About this time he went on a short visit to his family at Hanover, by all of whom he was very much beloved, especially by his young sister Caroline, who always regarded him as specially her own brother. It is rather pitiful, however, to find that her domestic occupations still unfairly repressed and blighted her life. She says:—
"Of the joys and pleasures which all felt at this long-wished-for meeting with my—let me say my dearest—brother, but a small portion could fall to my share; for with my constant attendance at church and school, besides the time I was employed in doing the drudgery of the scullery, it was but seldom I could make one in the group when the family were assembled together."

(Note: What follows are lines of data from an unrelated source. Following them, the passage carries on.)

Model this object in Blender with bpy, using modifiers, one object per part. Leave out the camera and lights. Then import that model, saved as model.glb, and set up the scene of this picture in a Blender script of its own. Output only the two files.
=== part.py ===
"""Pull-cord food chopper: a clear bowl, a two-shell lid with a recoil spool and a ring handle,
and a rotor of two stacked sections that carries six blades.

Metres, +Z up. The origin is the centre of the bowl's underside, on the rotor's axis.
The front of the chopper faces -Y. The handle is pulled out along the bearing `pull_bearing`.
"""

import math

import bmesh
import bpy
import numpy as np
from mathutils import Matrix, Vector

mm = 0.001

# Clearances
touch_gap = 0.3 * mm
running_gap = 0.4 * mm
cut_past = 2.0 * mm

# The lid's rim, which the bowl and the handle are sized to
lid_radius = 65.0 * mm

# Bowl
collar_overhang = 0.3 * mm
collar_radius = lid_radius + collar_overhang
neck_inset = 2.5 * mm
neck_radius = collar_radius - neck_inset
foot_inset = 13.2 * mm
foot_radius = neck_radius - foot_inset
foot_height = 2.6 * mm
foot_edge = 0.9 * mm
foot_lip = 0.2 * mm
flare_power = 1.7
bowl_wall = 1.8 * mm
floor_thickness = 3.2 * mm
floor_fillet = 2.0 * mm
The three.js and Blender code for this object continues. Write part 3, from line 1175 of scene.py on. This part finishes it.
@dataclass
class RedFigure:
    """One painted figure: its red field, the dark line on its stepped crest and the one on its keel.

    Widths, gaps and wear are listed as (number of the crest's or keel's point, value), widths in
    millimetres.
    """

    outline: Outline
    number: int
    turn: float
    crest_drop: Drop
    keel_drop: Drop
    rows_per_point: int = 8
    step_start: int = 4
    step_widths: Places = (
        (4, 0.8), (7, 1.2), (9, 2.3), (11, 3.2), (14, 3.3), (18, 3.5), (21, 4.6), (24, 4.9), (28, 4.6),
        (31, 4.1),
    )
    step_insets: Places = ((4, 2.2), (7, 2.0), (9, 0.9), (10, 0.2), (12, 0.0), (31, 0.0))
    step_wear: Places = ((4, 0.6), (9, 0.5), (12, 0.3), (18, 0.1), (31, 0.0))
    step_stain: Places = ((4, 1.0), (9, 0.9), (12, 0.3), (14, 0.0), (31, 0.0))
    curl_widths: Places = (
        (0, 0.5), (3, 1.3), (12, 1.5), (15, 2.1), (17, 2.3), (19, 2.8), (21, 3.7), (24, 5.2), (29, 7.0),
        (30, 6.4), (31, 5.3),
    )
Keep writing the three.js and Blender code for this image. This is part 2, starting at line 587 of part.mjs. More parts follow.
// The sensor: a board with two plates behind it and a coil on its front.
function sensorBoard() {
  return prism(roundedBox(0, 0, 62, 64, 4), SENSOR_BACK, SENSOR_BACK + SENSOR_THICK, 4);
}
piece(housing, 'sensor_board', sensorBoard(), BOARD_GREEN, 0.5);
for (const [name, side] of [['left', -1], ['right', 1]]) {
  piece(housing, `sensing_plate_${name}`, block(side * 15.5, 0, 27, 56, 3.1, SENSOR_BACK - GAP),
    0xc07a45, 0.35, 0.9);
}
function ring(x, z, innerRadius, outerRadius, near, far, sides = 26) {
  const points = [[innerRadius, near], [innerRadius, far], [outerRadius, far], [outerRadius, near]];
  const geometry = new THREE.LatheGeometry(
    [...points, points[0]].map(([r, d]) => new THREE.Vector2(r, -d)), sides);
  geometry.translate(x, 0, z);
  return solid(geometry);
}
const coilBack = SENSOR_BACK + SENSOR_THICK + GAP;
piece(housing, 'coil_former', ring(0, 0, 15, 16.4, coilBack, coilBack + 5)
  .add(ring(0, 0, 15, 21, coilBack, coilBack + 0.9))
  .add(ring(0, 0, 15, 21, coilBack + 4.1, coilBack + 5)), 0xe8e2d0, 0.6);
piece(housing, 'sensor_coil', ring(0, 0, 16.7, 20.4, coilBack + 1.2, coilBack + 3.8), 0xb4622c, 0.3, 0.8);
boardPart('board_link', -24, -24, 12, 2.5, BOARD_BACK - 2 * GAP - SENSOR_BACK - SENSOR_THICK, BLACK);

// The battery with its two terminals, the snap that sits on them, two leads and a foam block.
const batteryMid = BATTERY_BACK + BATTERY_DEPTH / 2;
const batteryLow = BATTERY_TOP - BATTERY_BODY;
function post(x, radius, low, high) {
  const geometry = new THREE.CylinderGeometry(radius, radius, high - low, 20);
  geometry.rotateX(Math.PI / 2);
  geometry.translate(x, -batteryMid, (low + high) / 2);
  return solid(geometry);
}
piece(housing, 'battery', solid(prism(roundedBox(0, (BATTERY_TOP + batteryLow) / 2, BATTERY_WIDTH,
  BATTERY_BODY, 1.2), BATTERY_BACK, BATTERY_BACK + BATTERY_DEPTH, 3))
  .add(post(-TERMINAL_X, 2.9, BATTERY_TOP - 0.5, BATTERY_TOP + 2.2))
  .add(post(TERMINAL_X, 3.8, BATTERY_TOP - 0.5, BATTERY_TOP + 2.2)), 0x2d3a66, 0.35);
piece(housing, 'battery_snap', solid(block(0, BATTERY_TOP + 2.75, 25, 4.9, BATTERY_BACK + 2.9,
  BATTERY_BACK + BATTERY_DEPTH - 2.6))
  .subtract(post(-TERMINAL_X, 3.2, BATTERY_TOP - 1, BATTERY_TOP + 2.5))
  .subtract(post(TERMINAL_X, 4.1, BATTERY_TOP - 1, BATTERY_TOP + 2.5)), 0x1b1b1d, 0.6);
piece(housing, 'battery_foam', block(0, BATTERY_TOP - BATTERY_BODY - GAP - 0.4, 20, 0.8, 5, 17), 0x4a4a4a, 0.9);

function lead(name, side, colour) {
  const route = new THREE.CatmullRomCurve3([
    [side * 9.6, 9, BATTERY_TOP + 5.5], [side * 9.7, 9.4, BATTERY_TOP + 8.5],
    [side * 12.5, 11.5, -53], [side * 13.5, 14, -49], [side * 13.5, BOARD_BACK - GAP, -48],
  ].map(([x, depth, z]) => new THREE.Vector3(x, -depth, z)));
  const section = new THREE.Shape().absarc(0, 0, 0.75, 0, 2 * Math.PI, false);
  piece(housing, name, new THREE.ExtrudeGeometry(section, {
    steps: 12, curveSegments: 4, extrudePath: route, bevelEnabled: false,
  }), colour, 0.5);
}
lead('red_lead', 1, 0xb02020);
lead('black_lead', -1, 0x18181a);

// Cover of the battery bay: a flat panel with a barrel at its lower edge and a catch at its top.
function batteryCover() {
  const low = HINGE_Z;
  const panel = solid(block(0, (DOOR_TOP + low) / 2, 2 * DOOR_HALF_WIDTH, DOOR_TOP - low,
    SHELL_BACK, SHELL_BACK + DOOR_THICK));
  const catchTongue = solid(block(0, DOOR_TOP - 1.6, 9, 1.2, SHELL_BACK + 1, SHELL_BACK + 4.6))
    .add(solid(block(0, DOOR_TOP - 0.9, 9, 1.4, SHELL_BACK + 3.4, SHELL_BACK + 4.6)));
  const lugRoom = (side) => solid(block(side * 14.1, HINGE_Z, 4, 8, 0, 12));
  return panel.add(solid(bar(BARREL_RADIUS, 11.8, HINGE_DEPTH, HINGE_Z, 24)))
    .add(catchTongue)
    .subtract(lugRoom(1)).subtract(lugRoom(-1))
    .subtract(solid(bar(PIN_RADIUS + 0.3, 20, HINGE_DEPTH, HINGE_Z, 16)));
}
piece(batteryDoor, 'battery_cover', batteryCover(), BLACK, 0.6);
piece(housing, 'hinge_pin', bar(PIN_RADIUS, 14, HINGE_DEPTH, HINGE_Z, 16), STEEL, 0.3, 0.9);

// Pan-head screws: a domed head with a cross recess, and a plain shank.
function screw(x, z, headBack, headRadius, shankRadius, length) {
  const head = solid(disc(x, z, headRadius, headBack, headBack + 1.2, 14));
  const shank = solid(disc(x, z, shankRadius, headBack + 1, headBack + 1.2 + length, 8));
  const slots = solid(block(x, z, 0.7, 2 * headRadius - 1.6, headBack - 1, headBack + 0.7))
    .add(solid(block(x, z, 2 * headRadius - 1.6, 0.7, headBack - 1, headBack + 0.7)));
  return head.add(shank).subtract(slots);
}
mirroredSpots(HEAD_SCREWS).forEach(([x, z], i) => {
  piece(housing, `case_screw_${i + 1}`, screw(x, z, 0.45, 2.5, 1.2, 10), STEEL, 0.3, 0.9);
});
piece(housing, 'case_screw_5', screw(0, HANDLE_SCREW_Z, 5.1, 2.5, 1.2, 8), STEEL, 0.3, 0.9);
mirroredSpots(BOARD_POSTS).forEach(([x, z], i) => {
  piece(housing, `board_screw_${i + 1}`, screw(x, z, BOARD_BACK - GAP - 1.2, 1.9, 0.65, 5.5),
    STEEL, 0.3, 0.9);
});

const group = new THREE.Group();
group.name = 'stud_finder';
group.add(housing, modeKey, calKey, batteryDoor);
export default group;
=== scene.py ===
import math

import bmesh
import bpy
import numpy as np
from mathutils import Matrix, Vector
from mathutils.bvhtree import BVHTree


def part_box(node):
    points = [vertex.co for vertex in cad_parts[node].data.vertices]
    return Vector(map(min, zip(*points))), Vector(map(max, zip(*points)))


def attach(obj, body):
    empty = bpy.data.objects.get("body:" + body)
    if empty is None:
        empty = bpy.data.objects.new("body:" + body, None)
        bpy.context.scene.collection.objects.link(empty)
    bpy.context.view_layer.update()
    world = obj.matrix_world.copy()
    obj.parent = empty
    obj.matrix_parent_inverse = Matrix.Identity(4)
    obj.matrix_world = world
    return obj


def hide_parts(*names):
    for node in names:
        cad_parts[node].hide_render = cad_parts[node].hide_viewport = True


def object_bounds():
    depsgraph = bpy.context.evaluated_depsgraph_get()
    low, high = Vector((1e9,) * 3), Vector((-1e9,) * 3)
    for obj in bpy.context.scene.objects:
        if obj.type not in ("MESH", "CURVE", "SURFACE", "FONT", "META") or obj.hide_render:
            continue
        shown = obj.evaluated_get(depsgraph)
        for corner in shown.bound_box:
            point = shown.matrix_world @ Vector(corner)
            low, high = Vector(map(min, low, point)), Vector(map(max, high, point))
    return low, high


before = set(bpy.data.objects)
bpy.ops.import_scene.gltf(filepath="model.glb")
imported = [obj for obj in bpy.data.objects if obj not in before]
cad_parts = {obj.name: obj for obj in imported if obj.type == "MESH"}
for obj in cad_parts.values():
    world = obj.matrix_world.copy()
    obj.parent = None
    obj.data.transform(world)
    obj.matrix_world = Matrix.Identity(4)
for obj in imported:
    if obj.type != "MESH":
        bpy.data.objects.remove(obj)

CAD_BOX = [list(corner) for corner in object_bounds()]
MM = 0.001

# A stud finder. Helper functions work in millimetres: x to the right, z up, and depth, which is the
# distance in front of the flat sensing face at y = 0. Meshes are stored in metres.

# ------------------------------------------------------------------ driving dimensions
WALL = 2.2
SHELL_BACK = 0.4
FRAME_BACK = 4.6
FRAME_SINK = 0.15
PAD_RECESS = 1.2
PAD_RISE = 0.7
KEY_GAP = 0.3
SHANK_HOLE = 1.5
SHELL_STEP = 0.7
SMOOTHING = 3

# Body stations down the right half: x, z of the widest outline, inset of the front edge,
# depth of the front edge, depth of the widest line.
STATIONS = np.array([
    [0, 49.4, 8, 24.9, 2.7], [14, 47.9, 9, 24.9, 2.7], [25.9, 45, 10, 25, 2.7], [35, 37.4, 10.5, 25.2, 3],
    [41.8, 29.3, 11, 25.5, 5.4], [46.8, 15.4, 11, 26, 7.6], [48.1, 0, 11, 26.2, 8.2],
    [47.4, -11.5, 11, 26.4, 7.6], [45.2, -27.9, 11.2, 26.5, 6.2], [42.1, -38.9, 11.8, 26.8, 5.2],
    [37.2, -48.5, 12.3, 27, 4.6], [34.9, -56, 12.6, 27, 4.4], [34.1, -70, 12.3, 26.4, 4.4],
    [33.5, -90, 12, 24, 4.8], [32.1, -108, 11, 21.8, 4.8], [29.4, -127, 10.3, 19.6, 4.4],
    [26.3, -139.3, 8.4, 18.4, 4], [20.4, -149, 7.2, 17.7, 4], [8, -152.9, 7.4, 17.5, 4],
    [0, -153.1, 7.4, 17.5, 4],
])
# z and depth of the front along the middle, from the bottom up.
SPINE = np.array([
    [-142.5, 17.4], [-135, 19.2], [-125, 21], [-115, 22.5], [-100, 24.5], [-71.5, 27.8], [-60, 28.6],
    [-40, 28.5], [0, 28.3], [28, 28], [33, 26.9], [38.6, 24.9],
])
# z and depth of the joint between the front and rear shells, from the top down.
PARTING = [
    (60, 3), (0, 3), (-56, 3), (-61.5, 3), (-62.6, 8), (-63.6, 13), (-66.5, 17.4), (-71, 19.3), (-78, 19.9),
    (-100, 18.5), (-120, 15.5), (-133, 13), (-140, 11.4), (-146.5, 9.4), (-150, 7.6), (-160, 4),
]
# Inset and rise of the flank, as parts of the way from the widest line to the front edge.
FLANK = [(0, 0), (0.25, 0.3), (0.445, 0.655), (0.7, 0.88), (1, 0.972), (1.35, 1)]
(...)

While at Bath he wrote many musical pieces—glees, anthems, chants, pieces for the harp, and an orchestral symphony. He taught a large number of pupils, and lived a hard and successful life. After fourteen hours or so spent in teaching and playing, he would retire at night to instruct his mind with a study of mathematics, optics, Italian, or Greek, in all of which he managed to make some progress. He also about this time fell in with some book on astronomy.
In 1763 his father was struck with paralysis, and two years later he died.
William then proposed that Alexander should come over from Hanover and join him at Bath, which was done. Next they wanted to rescue their sister Caroline from her humdrum existence, but this was a more difficult matter. Caroline's journal gives an account of her life at this time that is instructive. Here are a few extracts from it:—
"My father wished to give me something like a polished education, but my mother was particularly determined that it should be a rough, but at the same time a useful one; and nothing further she thought was necessary but to send me two or three months to a sempstress to be taught to make household linen....
"My mother would not consent to my being taught French, ... so all my father could do for me was to indulge me (and please himself) sometimes with a short lesson on the violin, when my mother was either in good humour or out of the way.... She had cause for wishing me not to know more than was necessary for being useful in the family; for it was her certain belief that my brother William would have returned to his country, and my eldest brother not have looked so high, if they had had a little less learning."
However, seven years after the death of their father, William went over to Germany and returned to England in triumph, bringing Caroline with him: she being then twenty-two.
So now began a busy life in Bath. For Caroline the work must have been tremendous. For, besides having to learn singing, she had to learn English. She had, moreover, to keep accounts and do the marketing.
When the season at Bath was over, she hoped to get rather more of her brother William's society; but he was deep in optics and astronomy, used to sleep with the books under his pillow, read them during meals, and scarcely ever thought of anything else.